Begin Data
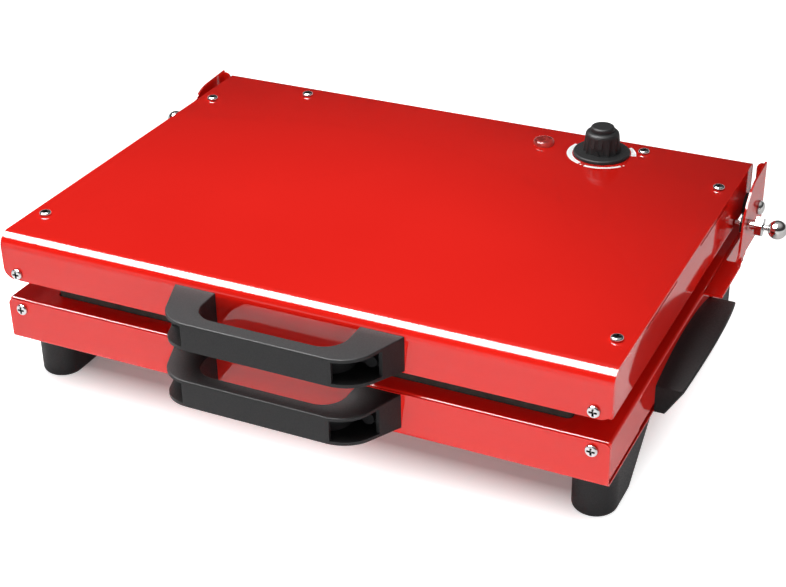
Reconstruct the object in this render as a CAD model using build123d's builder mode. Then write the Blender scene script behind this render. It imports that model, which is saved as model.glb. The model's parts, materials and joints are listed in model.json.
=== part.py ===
from build123d import *
import os

os.makedirs("parts", exist_ok=True)

# Overall sizes, in millimetres. The body rests on its feet, front towards -Y.
body_width = 440.0
body_depth = 317.0
base_height = 32.0
lid_height = 33.5
body_gap = 15.8
foot_height = 38.0

# Sheet metal
sheet = 1.2
cover_bend = 10.0
cover_rear_bend = 3.0
shell_bend = 3.0
frame_bend = 2.0
cover_corner = 8.0
shell_corner = 4.5
shell_rim_drop = 0.5
base_wall_gap = 5.0
fold_short = 10.0
slot_height = 1.6
slot_spans = ((-98.5, -33.5), (19.5, 86.5))
tab_width = 20.0
tab_depth = 18.0
tab_overlap = 4.0

# Stones and heating
stone_side_margin = 31.0
stone_front_margin = 16.5
stone_rear_room = 55.5
stone_thickness = 12.0
stone_proud = 4.0
stone_edge = 1.3
stone_rim = 5.0
stone_play = 0.8
stone_corner = 4.0
pan_sheet = 0.8
pan_flange = 6.0
heater_diameter = 6.5
heater_bend = 18.0
heater_end_spacing = 60.0
heater_end_reach = 10.0
heater_side_inset = 25.0
heater_front_inset = 28.0
heater_hairpin = 45.0
heater_inner_x = 60.0
saddle_width = 12.0
saddle_depth = 8.0
insulation = 6.0
rail_width = 8.0
rail_sheet = 1.0
rail_end_inset = 10.0
terminal_width = 76.0
terminal_depth = 16.0
terminal_height = 22.0
terminal_corner = 2.0

# Front handles
handle_width = 165.0
handle_reach = 42.0
handle_height = 24.8
handle_front_height = 19.6
handle_side_lean = 0.37
handle_outer_radius = 24.0
handle_opening = 104.0
handle_bar = 11.0
handle_inner_radius = 16.0
handle_wall = 2.3
handle_window_start = 53.0
handle_window_end = 17.6
handle_core_start = 36.0
handle_core_from_wall = 6.0
handle_screw_spacing = 134.0
handle_boss_radius = 4.2
handle_boss_length = 16.0
handle_hole_depth = 12.0
handle_edge_radius = 0.8
lid_handle_drop = 7.3
lid_handle_shift = 3.0
base_handle_drop = 1.0

# Side grips
grip_length = 127.0
grip_ear_gap = 2.5
grip_end_height = 19.5
grip_mid_height = 28.0
grip_below = 0.7
grip_foot = 7.0
grip_slant = 0.62
grip_wall = 2.6
grip_screw_spacing = 84.0
grip_screw_height = 11.5
grip_boss_radius = 5.0
grip_hole_depth = 10.0
grip_edge_radius = 1.2

# Feet
foot_width = 30.0
foot_side_inset = 2.0
foot_end_inset = 15.0
foot_flat_end = 54.0
foot_slope_end = 104.0
foot_edge_radius = 4.0
foot_wall = 3.0
foot_boss_radius = 5.0
foot_hole_depth = 12.0
foot_rear_screw = 14.0

# Hinge ears, measured from the rear face
ear_offset = 10.0
ear_sheet = 1.5
ear_length = 60.0
ear_toe_length = 5.0
ear_toe_height = 6.0
ear_lean = 4.5
ear_above_pivot = 30.5
ear_top_fall = 3.0
ear_corner = 32.0
ear_flange_corner = 4.0
ear_flange = 7.0
ear_strip_length = 94.0
ear_strip_clear = 2.0
ear_strip_bottom = 6.5
ear_screw_insets = (15.0, 79.0)
ear_screw_height = 18.5
ledge_reach = 13.0
ledge_length = 52.0
ledge_cut_front = 3.0
ledge_cut_rear = 10.0
ledge_bridge = 12.0
ledge_slot_corner = 2.0
pivot_from_rear = 14.0
pivot_rise = 5.2
pivot_radius = 3.0
running_play = 0.05
clearance = 0.3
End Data
**Directions for this task:** Only the lines from the first line of the material above through the line that contains "tab_overlap = 4.0" should be quoted, each one exactly.

**The solution:**
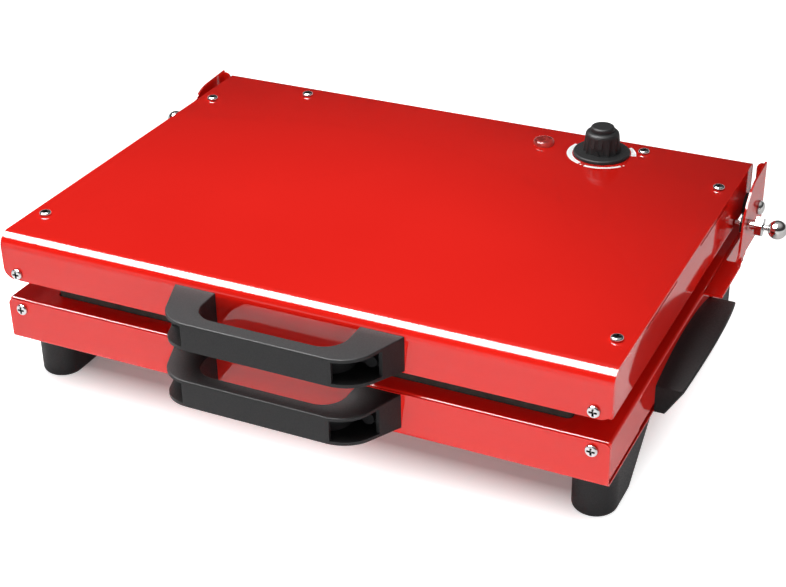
Reconstruct the object in this render as a CAD model using build123d's builder mode. Then write the Blender scene script behind this render. It imports that model, which is saved as model.glb. The model's parts, materials and joints are listed in model.json.
=== part.py ===
from build123d import *
import os

os.makedirs("parts", exist_ok=True)

# Overall sizes, in millimetres. The body rests on its feet, front towards -Y.
body_width = 440.0
body_depth = 317.0
base_height = 32.0
lid_height = 33.5
body_gap = 15.8
foot_height = 38.0

# Sheet metal
sheet = 1.2
cover_bend = 10.0
cover_rear_bend = 3.0
shell_bend = 3.0
frame_bend = 2.0
cover_corner = 8.0
shell_corner = 4.5
shell_rim_drop = 0.5
base_wall_gap = 5.0
fold_short = 10.0
slot_height = 1.6
slot_spans = ((-98.5, -33.5), (19.5, 86.5))
tab_width = 20.0
tab_depth = 18.0
tab_overlap = 4.0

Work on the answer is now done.